After treatment, I showered but left the oil in my hair covered by a turban, then went down to my liquid supper. At the table, I found Jeremy, a local guy named Steve, a Vedic astrologer named Charlie Heath, and two new women from Russia, who were very critical of the food, sending plate after plate back to the kitchen. That made supper a bit more interesting…
I got to know Charlie better. He lives in East Lansing so he and his wife can help care for his mother, who has Alzheimer’s. He works connecting people who want their Vedic Astrological Chart read to people who read them in India. He has been active in the TM movement since 1986, used to live in Fairfield (was the head of the Chamber of Commerce), so he knows lots of people here and seems very much at home. He’s here all week to receive PK. I haven’t seen much of my Kaki psychologist friend in the past couple of days—her boyfriend came and they seem to be spending lots of time in her room ☺ She is glowing and it is nice to see her so happy.
The other Russian women, a couple from Chicago and a woman from Nashville went home. The Raj seems to draw a continually changing and very interesting cast of characters.
Charlie gave an interesting lecture on Vedic astrology last night. He is a dynamic man and an excellent speaker. It is a very complicated system that is based on your birth date and time as well as some other factors. It tells you what is coming if you don’t make any changes, so lots of people want to know their ‘fate’, so they can either take precautionary measures or take advantage of good karma.
It’s been three years since my visit to the Raj.
In a short time, I learned so much at the Raj beyond the body treatments–Meditation instruction, ways to cook, eat, sleep, meditate, astrology, etc.. I enjoyed meeting and talking to the other Raj clients too, which added to my stay immensely. I’ve integrated many of the practices into my daily life and I’m still reflecting back on all I gained from the experience.

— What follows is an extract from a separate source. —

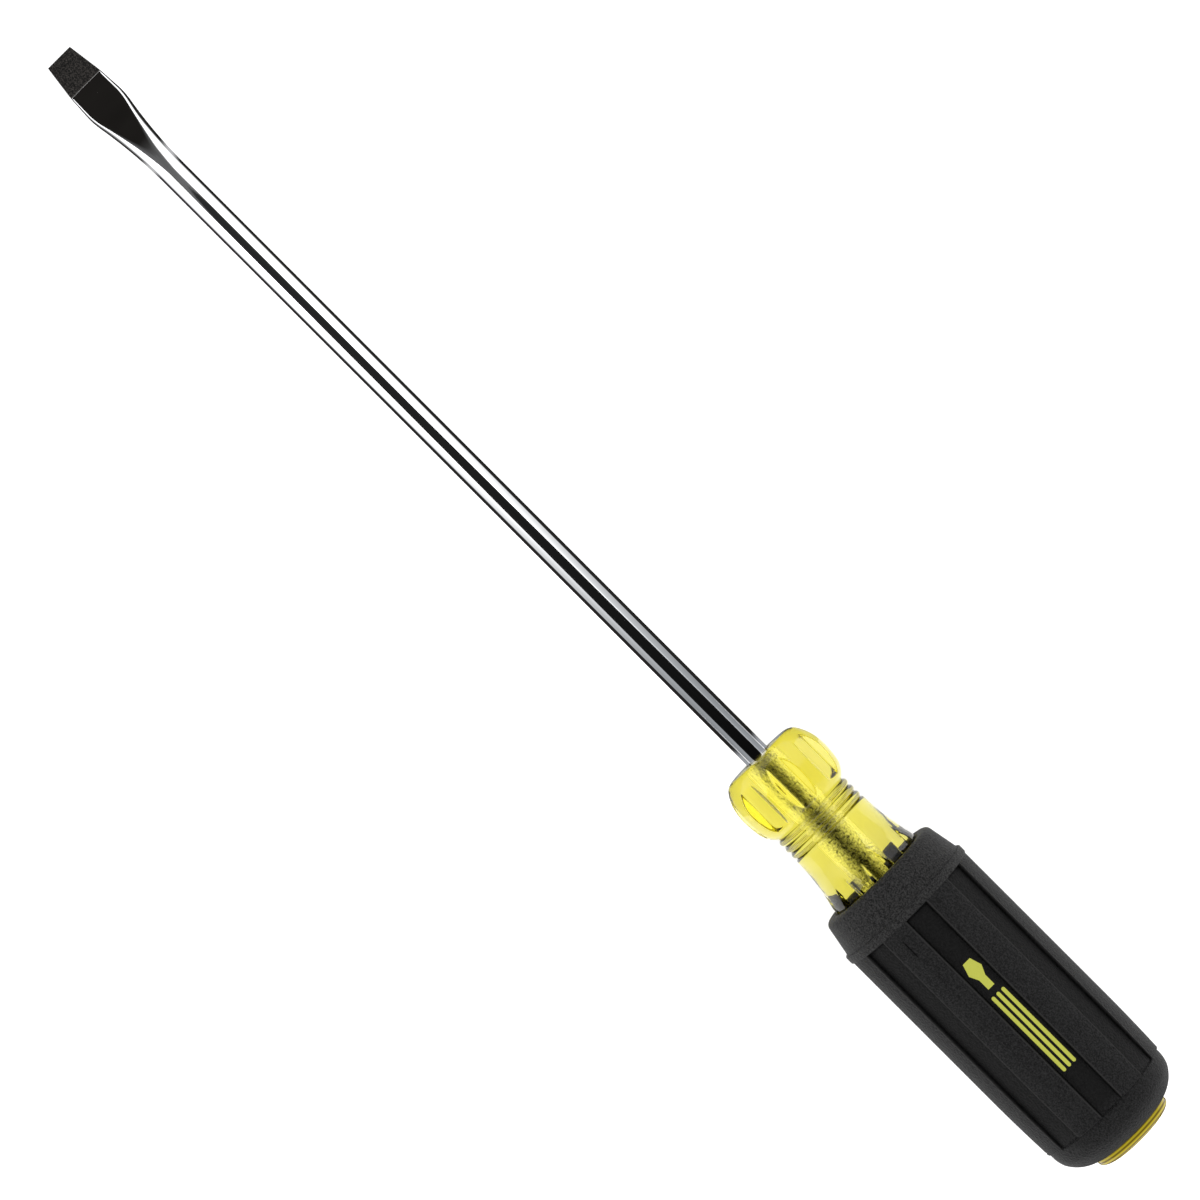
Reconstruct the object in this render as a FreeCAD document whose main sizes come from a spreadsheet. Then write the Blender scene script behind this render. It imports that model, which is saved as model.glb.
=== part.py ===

It was quite a leap for me to decide to visit the Raj. I worked in the American medical system my entire career and Ayurveda is very different from traditional American medical philosophy. I find it to be very empowering–By how I choose to live my life–what I eat, when I sleep, how I spend my time–I deeply influence my health. Ayurveda is all about PREVENTING disease. So much of modern American medicine is about treating disease, not preventing it.